3. Lösungsansätze zur Sicherstellung der Konsistenz
Um die Risiken zu minimieren, sind folgende Maßnahmen erforderlich:
a) Standardisierung und verbindliche Vorgaben
- Einheitliche Definitionen der Hierarchieebenen (z. B. durch BDEW-Leitfäden oder EDI@Energy-Standards),
- Klare Verantwortlichkeiten (z. B. wer für die Pflege der Objekt- und Unterobjektzuordnung zuständig ist).
b) Technische Kontrollmechanismen
- Validierungsregeln in Schnittstellen (z. B. Prüfung, ob ein Geschäftsvorfall einem gültigen Objekt zugeordnet ist),
- Automatisierte Plausibilitätschecks (z. B. Abgleich mit Stammdaten),
- Zentrale Referenzdatenbanken (z. B. Nutzung des Marktstammdatenregisters als Single Source of Truth).
c) Schulung und Change Management
- Regelmäßige Schulungen für Marktpartner zur korrekten Anwendung der Hierarchie,
- Dokumentation von Abweichungen und deren Auswirkungen,
- Feedback-Schleifen zur kontinuierlichen Verbesserung der Prozesse.

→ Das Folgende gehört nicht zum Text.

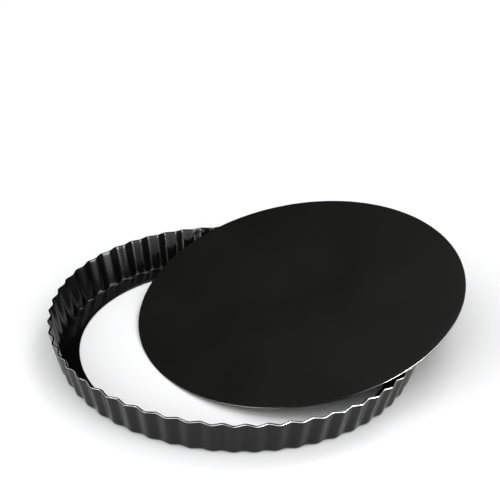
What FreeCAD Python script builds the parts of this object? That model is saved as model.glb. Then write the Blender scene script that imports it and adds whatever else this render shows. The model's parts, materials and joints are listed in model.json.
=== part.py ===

d) Monitoring und Eskalationsprozesse
- Frühwarnsysteme zur Erkennung von Inkonsistenzen (z. B. durch EDI-Monitoring-Tools),
- Klare Eskalationspfade bei Abweichungen (z. B. automatische Benachrichtigung der verantwortlichen Marktrolle),
- Regelmäßige Audits durch unabhängige Dritte.
Fazit
Die hierarchische Zuordnung von Geschäftsvorfällen zu Objekten und Unterobjekten ist ein kritischer Erfolgsfaktor für die Stabilität der Marktkommunikation. Inkonsistenzen führen zu Datenfehlern, Prozessbrüchen und regulatorischen Risiken, die sich über die gesamte Wertschöpfungskette auswirken. Eine standardisierte, technisch abgesicherte und überwachte Anwendung der Logik ist daher unerlässlich, um die Funktionsfähigkeit des Marktes zu gewährleisten. Marktpartner sind aufgefordert, durch klare Vorgaben, technische Kontrollen und kontinuierliche Schulungen die Konsistenz sicherzustellen.